The video soon went viral on TikTok, driving Peavey to post a follow-up video admitting that she had to delete the original video because she did not want her son to be "negatively affected" by it. However, she re-uploaded the clip soon after she heard back from the school. “So I dropped my son off at school today. I checked him in and I saw that the director was there, so I initiated the conversation," she shared.
Peavey claimed that the director called her the passive-aggressive one for continuing to send Pringles in his lunch after they sent the note home. She mentioned that when their son first enrolled in the school, they did ask parents to pack “healthy” foods for their children, but Peavey said Pringles did not come to her mind.
“I didn’t consider Pringles to be this unhealthy snack,” she explained. “I considered things like Cheetos, Doritos, Milky Way bars, things like that to be an unhealthy snack. So, I would, of course, pack like Pringles with a granola bar, yogurt, fruit, and all that kind of stuff. So I didn’t think it was applicable to me. I didn’t think that those messages applied.”
Peavey added that the school did not apologize for the note and instead, they further escalated the situation. She reflected on how the situation got out of her control, leading to her 3-year-old leaving the school after school officials removed him from their summer spot. Despite the drama, the mom knows she is doing the right thing for her son and his relationship with food.
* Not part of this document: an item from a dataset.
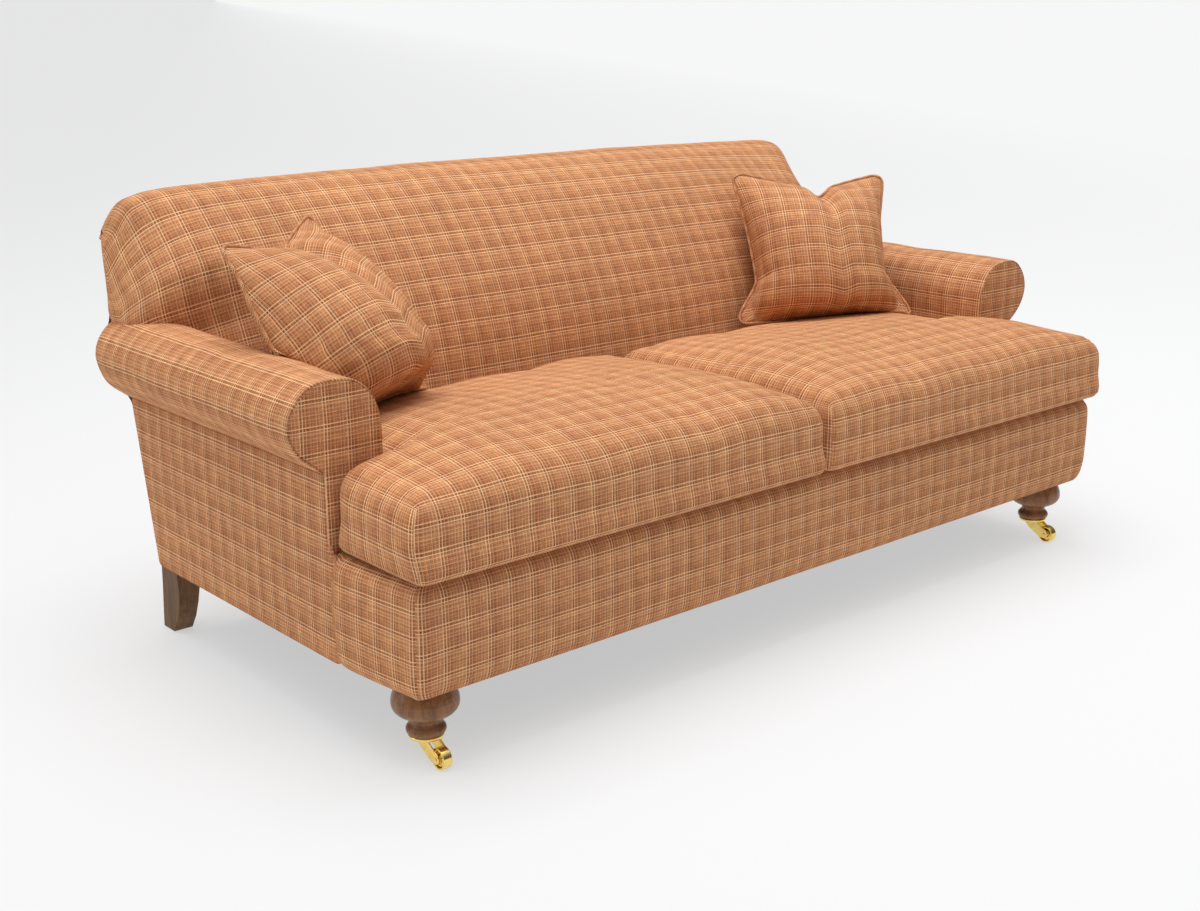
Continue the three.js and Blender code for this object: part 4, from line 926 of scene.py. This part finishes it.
# ------------------------------------------------------------------ turned legs and castors
def lathe(name, prof, seg, centre, material, axis="Z", ease=2, step=0.0009):
    """solid of revolution from a (radius, height) profile in millimetres, its arrises slightly eased"""
    p = np.array(prof, float) / 1000
    closed = bool(np.allclose(p[0], p[-1]))
    L = arc(p)[-1]; k = max(24, int(L / step))
    if closed: p = rounded(p[:-1], k, ease, True)
    else: p = rounded(p, k, ease)
    verts, faces, rings = [], [], []
    for r, z in p:
        if r < 1e-6: rings.append([len(verts)] * seg); verts.append((0, 0, z)); continue
        rings.append(list(range(len(verts), len(verts) + seg)))
        verts += [(r * math.cos(t), r * math.sin(t), z) for t in np.linspace(0, 2 * math.pi, seg, endpoint=False)]
    m = len(rings)
    for i in range(m if closed else m - 1):
        A, B = rings[i], rings[(i + 1) % m]
        for j in range(seg):
            f = [A[j], A[(j + 1) % seg], B[(j + 1) % seg], B[j]]
            g = [f[0]] + [x for x, y in zip(f[1:], f[:-1]) if x != y]
            if g[-1] == g[0]: g = g[:-1]
            if len(g) >= 3: faces.append(g)
    v = np.array(verts)
    if axis == "X": v = v[:, [2, 0, 1]]
    ob = mesh_object(name, v + np.array(centre), faces, None, material)
    face_outwards(ob)
    return ob

def plate(name, outline, x0, x1, centre, material, bevel=0.0009):
    """flat plate between x0 and x1 with a (y, z) outline in millimetres and eased arrises"""
    o = rounded(np.array(outline, float) / 1000, 90, 3, True)
    n = len(o)
    verts = [(x0, y, z) for y, z in o] + [(x1, y, z) for y, z in o]
    faces = [list(range(n))[::-1], list(range(n, 2 * n))] + [[i, (i + 1) % n, n + (i + 1) % n, n + i] for i in range(n)]
    ob = mesh_object(name, np.array(verts) + np.array(centre), faces, None, material)
    face_outwards(ob)
    m = ob.modifiers.new("ease", "BEVEL"); m.width = bevel; m.segments = 3; m.limit_method = "ANGLE"; m.angle_limit = math.radians(50)
    apply_modifiers(ob)
    ob.data.polygons.foreach_set("use_smooth", [True] * len(ob.data.polygons))
    return ob

def join(name, obs):
    bm = bmesh.new()
    for o in obs: bm.from_mesh(o.data)
    me = bpy.data.meshes.new(name); bm.to_mesh(me); bm.free()
    for m in obs[0].data.materials: me.materials.append(m)
    for o in obs: bpy.data.objects.remove(o, do_unlink=True)
    me.polygons.foreach_set("use_smooth", [True] * len(me.polygons))
    ob = bpy.data.objects.new(name, me); bpy.context.scene.collection.objects.link(ob)
    return ob

LEG = [(0, 53.7), (30, 53.7), (33.2, 55.6), (35.2, 58.8), (35.8, 62.2), (34.9, 66), (32.2, 69.5), (29.2, 72.4), (27.4, 75.8), (27, 79), (28.2, 82.3), (31.5, 85.3),
    (37, 88), (44.5, 91.2), (51.5, 95.7), (56.6, 101.3), (59.4, 107.6), (60, 114), (59.2, 122), (56.8, 130), (53.4, 138), (49.6, 145), (46.4, 150.5), (0, 150.5)]
LEGWOOD = wood_material("turned_stained_wood", lin(86, 52, 28), lin(152, 102, 60), 0.40, "Z", 0.35)
ARM_OUT = [(11, 47), (9.5, 38.5), (3, 31), (-9, 24), (-22, 16.5), (-34, 11.6), (-43, 10.8), (-50, 13.4), (-53.2, 19.6), (-51.5, 26.8), (-44, 33), (-34.5, 38), (-28, 42.4), (-24, 45.6), (-19, 49.2), (9, 49.2)]
for side, sx in (("left", -1), ("right", 1)):
    lx = 0.905 * sx
    leg = lathe(f"turned_leg_{side}", LEG, 72, (lx, 0, 0), LEGWOOD, ease=1)
    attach(leg, "frame"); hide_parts(f"front_leg_{side}")
    z0, z1, pr = 50.0, 53.4, 31.0
    top = lathe(f"castor_top_plate_{side}", [(4.6, z0), (26.6, z0), (27.0, 47.6), (27.8, 46.9), (29.6, 46.8), (31.4, 47.8), (32.0, 50), (31.8, 52.4), (30.6, z1), (4.6, z1), (4.6, z0)], 72, (lx, 0, 0), BRASS, ease=1, step=.0006)
    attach(top, "frame"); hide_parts(f"castor_plate_{side}")
    a1 = plate("a1", ARM_OUT, -.0134, -.0102, (lx, 0, 0), BRASS); a2 = plate("a2", ARM_OUT, .0102, .0134, (lx, 0, 0), BRASS)
    br = plate("a3", [(12, 43.9), (14, 46.5), (12, 49.2), (-17, 49.2), (-20, 46), (-17, 43.9)], -.0132, .0132, (lx, 0, 0), BRASS, .0012)
    boss = lathe("a4", [(4.7, 40.6), (8.2, 40.6), (9.2, 41.6), (9.2, 44.2), (4.7, 44.2), (4.7, 40.6)], 40, (lx, 0, 0), BRASS, ease=1, step=.0004)
    fork = join(f"castor_horn_{side}", [a1, a2, br, boss])
    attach(fork, f"{side}_castor"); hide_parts(f"castor_fork_{side}")
    wc = (lx, -.044, .020)
    wheel = lathe(f"castor_roller_{side}", [(3.2, -7.4), (7, -7.4), (7.4, -5), (8.6, -3.4), (14.6, -3.2), (15.6, -4.2), (16, -8.8), (19.0, -9), (19.9, -8.2),
        (20, 0), (19.9, 8.2), (19.0, 9), (16, 8.8), (15.6, 4.2), (14.6, 3.2), (8.6, 3.4), (7.4, 5), (7, 7.4), (3.2, 7.4), (3.2, -7.4)], 72, wc, BRASS, "X", ease=1, step=.0006)
    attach(wheel, f"{side}_castor_wheel"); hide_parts(f"castor_wheel_{side}")
    pin = lathe(f"castor_pin_{side}", [(0, -15.4), (2.4, -15.3), (3.6, -14.9), (4, -14.2), (3.9, -13.7), (2.8, -13.7), (2.8, 13.7), (3.9, 13.7), (4, 14.2), (3.6, 14.9), (2.4, 15.3), (0, 15.4)],
        36, wc, BRASS, "X", ease=1, step=.0004)
    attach(pin, f"{side}_castor"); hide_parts(f"castor_axle_{side}")

# ------------------------------------------------------------------ CAD nodes that stay
for nm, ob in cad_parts.items():
    m = None
    if nm.startswith(("front_rail", "back_rail", "centre_rail", "side_rail", "front_corner", "rear_corner", "back_post", "back_top_rail", "back_tuck", "arm_front_board", "arm_top_rail", "arm_tuck")): m = BEECH
    elif "webbing" in nm: m = JUTE
    elif nm == "seat_platform": m = CALICO
    elif nm == "dust_cover": m = LINING
    elif nm.startswith(("front_leg_bolt", "rear_leg_bolt", "castor_pintle")): m = STEEL
    elif nm.startswith(("front_leg", "rear_leg")): m = DARKWOOD
    elif nm.startswith("castor"): m = BRASS
    elif nm.startswith("rear_glide"): m = FELT
    elif nm.startswith("scatter"): m = PLAID
    if m:
        ob.data.materials.clear(); ob.data.materials.append(m)

# ------------------------------------------------------------------ floor, light, camera
SKY = 2.25
def floor():
    n = Nodes("studio_floor")
    t = n.noise(n.coords(), 0.6, 3.0)
    sp = n.node("ShaderNodeSeparateXYZ"); n.link(n.coords(), sp.inputs[0])
    # painted light: the floor's colour and its glow get lighter towards +x and -y, a painted gradient of uneven light
    # on the floor
    painted_light_ramp = n.math("MULTIPLY_ADD", n.math("ADD", n.math("MULTIPLY", sp.outputs[0], .75), n.math("MULTIPLY", sp.outputs[1], -.40)), .12, .20, clamp=True)
    f = n.math("MULTIPLY_ADD", t, 0.04, n.math("MULTIPLY", painted_light_ramp, .96))
    # painted light: the floor glows (Emission) though it is no lamp, which lightens the shadow under the sofa as a fill
    # light would
    m = n.finish(**{"Base Color": n.mix(f, (.332, .335, .340), (.376, .380, .385)), "Roughness": 0.9, "Specular IOR Level": 0.05,
        "Emission Color": n.mix(f, (.508, .508, .508), (.618, .618, .618)), "Emission Strength": 1.0})
    k = 6000
    # far away the floor turns up a little, so no edge shows against the sky
    t = np.array([-k, -k * .75, -k * .4, -60, -12, -6, 0, 6, 12, 60, k * .4, k * .75, k])
    v = [(x, y, -0.0004 if max(abs(x), abs(y)) < k else 60.0) for x in t for y in t]
    ob = mesh_object("studio_floor", np.array(v), grid_faces(13, 13), None, m)
    face_outwards(ob)
    if ob.data.polygons[0].normal.z < 0: ob.data.flip_normals()
floor()

def area(name, loc, target, size, energy, colour=(1, 1, 1), size_y=None):
    L = bpy.data.lights.new(name, "AREA"); L.energy = energy; L.size = size; L.color = colour
    if size_y: L.shape = "RECTANGLE"; L.size_y = size_y
    o = bpy.data.objects.new(name, L); bpy.context.scene.collection.objects.link(o)
    o.location = loc
    d = Vector(target) - Vector(loc)
    o.rotation_euler = d.to_track_quat("-Z", "Y").to_euler()
    return o
area("overhead_softbox", (0.0, 0.2, 5.6), (0, 0.1, 0.3), 4.6, 156, (1, 1, 1), 3.8)
area("left_softbox", (-4.2, 1.7, 1.5), (-0.9, 0.1, 0.35), 2.0, 4, (1, 1, 1), 1.8).data.spread = math.radians(80)

w = bpy.data.worlds.new("studio"); bpy.context.scene.world = w; w.use_nodes = True
wt = w.node_tree; bg = wt.nodes["Background"]
tc = wt.nodes.new("ShaderNodeTexCoord")
dot = wt.nodes.new("ShaderNodeVectorMath"); dot.operation = "DOT_PRODUCT"
wt.links.new(tc.outputs["Generated"], dot.inputs[0]); dot.inputs[1].default_value = (-.10, -.06, .993)
mx = wt.nodes.new("ShaderNodeMath"); mx.operation = "MAXIMUM"; wt.links.new(dot.outputs["Value"], mx.inputs[0]); mx.inputs[1].default_value = 0.0
pw = wt.nodes.new("ShaderNodeMath"); pw.operation = "POWER"; wt.links.new(mx.outputs[0], pw.inputs[0]); pw.inputs[1].default_value = 4.0
ad = wt.nodes.new("ShaderNodeMath"); ad.operation = "MULTIPLY_ADD"; wt.links.new(pw.outputs[0], ad.inputs[0]); ad.inputs[1].default_value = 1.0; ad.inputs[2].default_value = 0.04
wt.links.new(ad.outputs[0], bg.inputs[0]); bg.inputs[1].default_value = SKY
# behind the floor there is a plain pale backdrop
pale = wt.nodes.new("ShaderNodeBackground"); pale.inputs[0].default_value = (.86, .86, .865, 1)
lp = wt.nodes.new("ShaderNodeLightPath"); ms = wt.nodes.new("ShaderNodeMixShader")
wt.links.new(lp.outputs["Is Camera Ray"], ms.inputs[0]); wt.links.new(bg.outputs[0], ms.inputs[1]); wt.links.new(pale.outputs[0], ms.inputs[2])
wt.links.new(ms.outputs[0], wt.nodes["World Output"].inputs["Surface"])

vs = bpy.context.scene.view_settings
vs.view_transform = "Standard"; vs.look = "None"; vs.exposure = 0.0; vs.gamma = 1.0

cam = bpy.data.cameras.new("camera"); cam.sensor_width = 36; cam.lens = 47.615
cam.clip_start = 0.05; cam.clip_end = 20000
co = bpy.data.objects.new("camera", cam); bpy.context.scene.collection.objects.link(co)
co.location = (-2.3319, -2.085 - YC, 1.2693)
co.rotation_euler = (math.pi / 2 - 0.2791, 0, -0.7194)
bpy.context.scene.camera = co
“We don’t put weight on food in this house. If my kids want a cookie for breakfast, it’s OK, great and nine out of 10 times, they don’t even eat the cookie, but they will focus on that if you say ‘no.’ We don’t say, ‘This is healthy, this is unhealthy,’” she explained. "We don’t want them programmed like that. I have a background in mental health counseling. I am not going to let my kids get a freaking eating disorder because of a school labeling things as ‘healthy’ and ‘unhealthy.’ That, to me, is unhealthy."